More than 300 top jobs in the country's premier intelligence agencies have no takers. And these voids, caused by a dearth of Indian Police Service (IPS) officers, are likely to remain until 2017, according to Union home minister P. Chidambaram.
"We have troops; we don't have officers to command them. I (have asked) chief ministers ( to release IPS officers from states but) no IPS officer is forthcoming," Chidambaram told the Rajya Sabha two days ago. Records show about 100 posts are vacant in the CBI. 

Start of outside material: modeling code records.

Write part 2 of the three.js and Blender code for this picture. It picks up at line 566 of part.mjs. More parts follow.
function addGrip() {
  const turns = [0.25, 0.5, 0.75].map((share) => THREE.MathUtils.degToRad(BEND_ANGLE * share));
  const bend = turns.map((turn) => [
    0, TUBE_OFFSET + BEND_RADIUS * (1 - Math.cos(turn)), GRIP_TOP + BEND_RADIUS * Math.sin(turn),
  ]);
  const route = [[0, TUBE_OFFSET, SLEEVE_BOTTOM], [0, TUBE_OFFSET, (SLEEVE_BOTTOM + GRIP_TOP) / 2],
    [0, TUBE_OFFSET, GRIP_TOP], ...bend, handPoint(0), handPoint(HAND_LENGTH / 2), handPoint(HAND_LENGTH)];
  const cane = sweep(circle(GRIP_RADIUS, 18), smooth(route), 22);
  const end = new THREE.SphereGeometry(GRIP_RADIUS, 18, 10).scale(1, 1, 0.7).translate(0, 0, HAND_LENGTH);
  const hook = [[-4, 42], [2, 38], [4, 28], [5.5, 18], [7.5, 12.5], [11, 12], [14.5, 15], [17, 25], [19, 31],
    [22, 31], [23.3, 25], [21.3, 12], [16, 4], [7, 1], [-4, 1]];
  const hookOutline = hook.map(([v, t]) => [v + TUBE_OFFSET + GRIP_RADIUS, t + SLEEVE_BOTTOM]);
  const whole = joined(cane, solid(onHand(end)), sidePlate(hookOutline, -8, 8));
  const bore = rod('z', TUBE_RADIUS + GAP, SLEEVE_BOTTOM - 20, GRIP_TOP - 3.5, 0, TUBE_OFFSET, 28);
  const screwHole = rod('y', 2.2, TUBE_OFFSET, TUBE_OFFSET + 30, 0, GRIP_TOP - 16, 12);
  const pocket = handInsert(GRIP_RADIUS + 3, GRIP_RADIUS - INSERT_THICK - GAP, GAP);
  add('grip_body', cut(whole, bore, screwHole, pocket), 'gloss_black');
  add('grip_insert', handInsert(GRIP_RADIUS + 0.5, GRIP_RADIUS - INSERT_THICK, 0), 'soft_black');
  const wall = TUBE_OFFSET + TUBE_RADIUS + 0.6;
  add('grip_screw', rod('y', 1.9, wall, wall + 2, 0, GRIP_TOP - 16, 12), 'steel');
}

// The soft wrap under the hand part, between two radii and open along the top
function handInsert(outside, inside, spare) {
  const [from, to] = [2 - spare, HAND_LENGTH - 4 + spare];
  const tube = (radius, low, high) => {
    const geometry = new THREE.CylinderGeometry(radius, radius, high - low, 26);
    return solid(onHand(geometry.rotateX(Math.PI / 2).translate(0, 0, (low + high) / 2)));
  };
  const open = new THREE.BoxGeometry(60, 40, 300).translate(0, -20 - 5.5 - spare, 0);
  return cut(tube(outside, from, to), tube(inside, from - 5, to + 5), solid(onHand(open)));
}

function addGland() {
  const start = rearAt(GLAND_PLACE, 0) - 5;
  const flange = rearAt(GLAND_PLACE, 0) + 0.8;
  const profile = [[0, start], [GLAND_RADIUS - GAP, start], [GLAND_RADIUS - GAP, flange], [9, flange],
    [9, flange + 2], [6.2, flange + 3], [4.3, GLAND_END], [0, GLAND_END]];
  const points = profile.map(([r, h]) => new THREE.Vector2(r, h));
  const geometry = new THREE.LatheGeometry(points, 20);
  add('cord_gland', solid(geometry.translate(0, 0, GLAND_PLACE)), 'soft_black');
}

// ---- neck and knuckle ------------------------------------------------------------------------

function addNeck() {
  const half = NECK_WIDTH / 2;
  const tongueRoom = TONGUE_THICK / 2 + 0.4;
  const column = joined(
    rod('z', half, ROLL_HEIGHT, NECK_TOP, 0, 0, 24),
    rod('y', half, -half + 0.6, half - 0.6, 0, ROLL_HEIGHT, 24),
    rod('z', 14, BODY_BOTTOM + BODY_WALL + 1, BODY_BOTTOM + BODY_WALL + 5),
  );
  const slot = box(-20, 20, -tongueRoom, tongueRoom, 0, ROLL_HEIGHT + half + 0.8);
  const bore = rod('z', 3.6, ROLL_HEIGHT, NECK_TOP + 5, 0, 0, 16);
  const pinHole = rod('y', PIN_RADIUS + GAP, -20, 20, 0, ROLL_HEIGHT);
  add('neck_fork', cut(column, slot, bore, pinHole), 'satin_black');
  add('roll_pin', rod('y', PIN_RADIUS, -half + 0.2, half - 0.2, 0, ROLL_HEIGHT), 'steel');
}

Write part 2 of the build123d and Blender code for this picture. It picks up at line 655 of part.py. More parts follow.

Another 150-odd top posts are vacant in the Intelligence Bureau and the Research and Analysis Wing. Then there is the Central Reserve Police Force (CRPF), which has three dozen top-level vacancies. The CRPF admits it is short of four deputy inspector generals (DIGs) in Chhattisgarh where the force lost 75 men in April. The Border Security Force, the Central Industrial Security Force and Indo-Tibetan Border Police, too, are short of 50 top officers. Trouble started, 
Chidambaram said, during the NDA rule from 1999 to 2004 when the IPS intake was drastically reduced. "In 1994, '95, '96 and '97 when the Congress was in power, the annual intake into IPS was 98, 96, 99 and 84. In 1998, the intake was reduced to 36," Chidambaram said. 
"Only 36 IPS officers each were recruited in 1998, 1999, 2000 and 2001, in place of the requisite number of 85. In 2002, the government increased the number to 56. 
But it was only in 2003 that the intake was increased to 88," Chidambaram said. He, however, said the government proposed to increase intake.